I came across one article this morning that raises the question if minimalism is basically the new equivalent of yoga, kale and green smoothies for rich people of the valley. You can read the original article here, on The Guardian.
The article raises a question whether or not is minimalism just the new way of consumerism and even though I agree with the lifestyle turning into massive bubble that everyone is obsessing with and I get the necessity of critique or questioning the style especially when it's pass its peak of trend, I think the author was just biased and out of line hateful without digging deeper into minimalism's roots and trying to understand why this is happening.
I really wanted to comment and express my opinion about the matter because I don't consider myself a minimalist from a lifestyle point of view as I am suffocating in the amount of shoes, cosmetics, books, arts and crafts tools and photography equipment stuffed in boyfriend's apartment, but I do love the aesthetic of it and I am trying to incorporate it in my life and mostly I appreciate what minimalism becoming mainstream does to public. Maybe I won't use such a profound language since I am not an English native speaker, but you'll get my point.
Aesthetic and minimalism in art
Let's start with the aesthetic of it because art is where the minimalism originates from. Before it became art direction it was a thought that sparked all modernist desire to simplify art styles either by color, shape, technique... I won't go into the depth because that would require to dig out all the notebooks from art history class notebooks from high school and college as I have a terrible memory for names but look for cubism, suprematism (not the KKK shit but look for the name Malevich), De Stijl pretty much all modernism styles. It is ridiculous to say that minimalism is only an aesthetic in the negative sense when it was one from the beginning.

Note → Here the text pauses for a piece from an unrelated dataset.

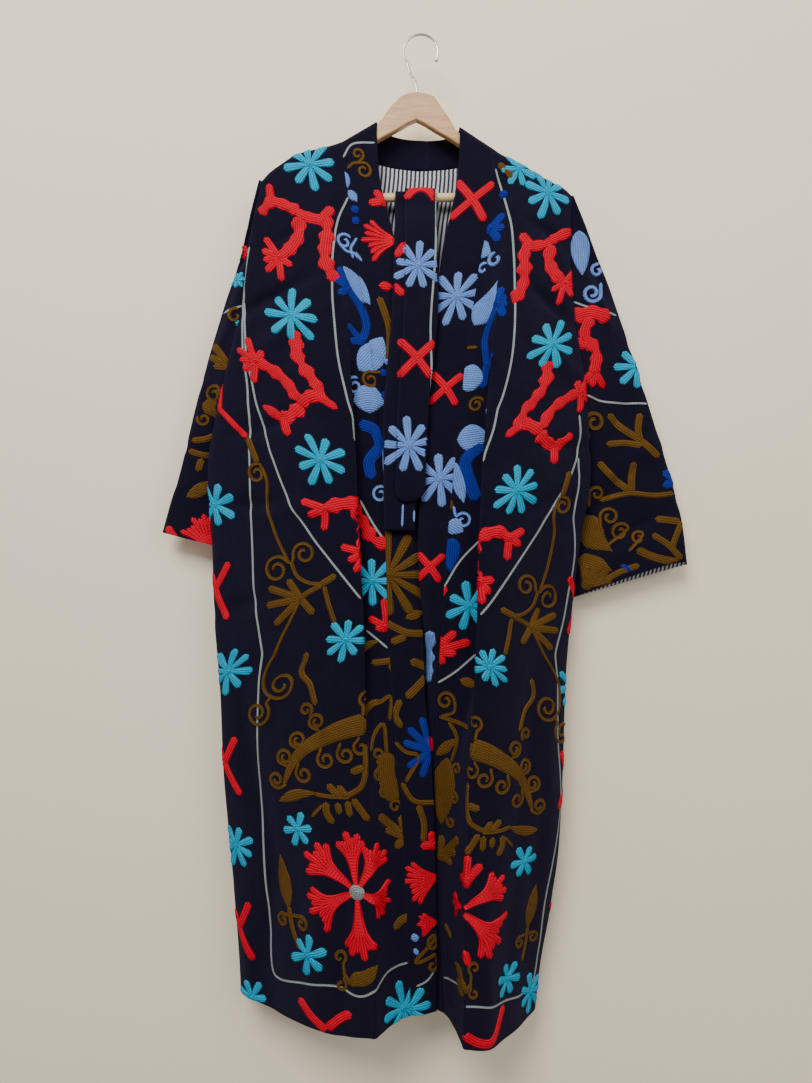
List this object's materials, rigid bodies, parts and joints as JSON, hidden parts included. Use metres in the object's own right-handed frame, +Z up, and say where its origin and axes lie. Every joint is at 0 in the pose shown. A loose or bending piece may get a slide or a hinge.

Yes, as the society's interest in art is shifting, minimalism gets into our homes in a form of interior design but why would that be wrong? Interior design is form of applied art for once same as fashion design, why would that be something to judge? Remember, I am still talking about the aesthetic only.
Minimalism in day-to-day life
Since I already mentioned interior design and fashion, the original article throws a mud on minimalism being the "fastest way to be chic" and that is water to my mill (Czech expression).
Fashion changes all the time, the styles, patterns and cuts, all is re-cycled every season. But we saw some pieces to be worn all the time and never go out of style - denim jeans, single color t-shirts, white shirt, black leather jacket and a black suit jacket, little black dress. Those are the pieces that everyone has in their wardrobe and can wear any time and that's why it became base for creating a capsule wardrobe that everyone talks about now. Maybe we just grew tired of changing trends every season as it costs us money and space. So what is so wrong of having perfectly curated capsule wardrobe containing more expensive but better quality pieces?
If we look at successful people who gave something to society, they mastered what's called uniform dressing or clothing. Look at Steve Jobs and his jeans with black turtle neck, Bill Gates with shirt and jeans, Mark Zuckerberg wearing jeans and gray t-shirt. What might seems as a lack of inspiration is actually simplifying things as simple as getting dressed every morning. So if you find what is working for you, you look great and feel great in it, go ahead do that. You don't need to be bothered with the latest trends, everything in your closet matches with each other, everything fits and people will start to recognize your signature style.
The capsule wardrobe is great for the environment as it reduces your shopping needs and creates less waste, it has effect on the mass production chain and saves you money that you can invest in something of a local production, higher quality and fairly paid work.
As for the interiors, less clutter, easier clean up. Curated pieces that match, less distraction for your eyes. White-on-white in the house? Easier to decorate and change the mood of your house with just simply changing color of pillows. Marble or wooden decoration? Natural materials in your home. Why on earth is this wrong?
What I see as a problem with minimalism is, it became a cult. And maybe that's what author of the article meant in the first place. Maybe it was just frustration of how minimalism became this "hot topic" of every youtube video or blog post. Some youtubers admit their traffic came from doing minimalism videos where they all repeat basically the same things and their subscribers bash them for wearing a mascara because "that's not the minimalist way". I am frustrated with this also. This is exactly what sparks the judgement on people who are living minimalist lifestyle. It makes public think that true minimalist are some hippies not wearing any deodorant because when they have the bottle in their bathroom they are unhappy. I get that.
I had to check google trends analytics to see how is minimalism doing in search data.
You can see that since The Minimalist podcast started in late 2015, there has been slight increase of the interest in the topic but then there is massive growth with release of their documentary. It is CRAZY but it also says something about society. We are overwhelmed by the stuff we surround ourselves with and we desire much more simple ways to live.
To be honest, I get the author's frustration with superficial society and to some point the overuse of the concept upsets me as well but nobody should feel bad for liking some aesthetic even if it is trend or not. And even though adding #minimalism or #minimalove might be raping the original concept and helping to establish the movement as a new consumerism trend, why would we stop posting it as long as there is a group of people that resonates with it same way as we do. At least it will beat the stupid trend of glamorizing shopping hauls.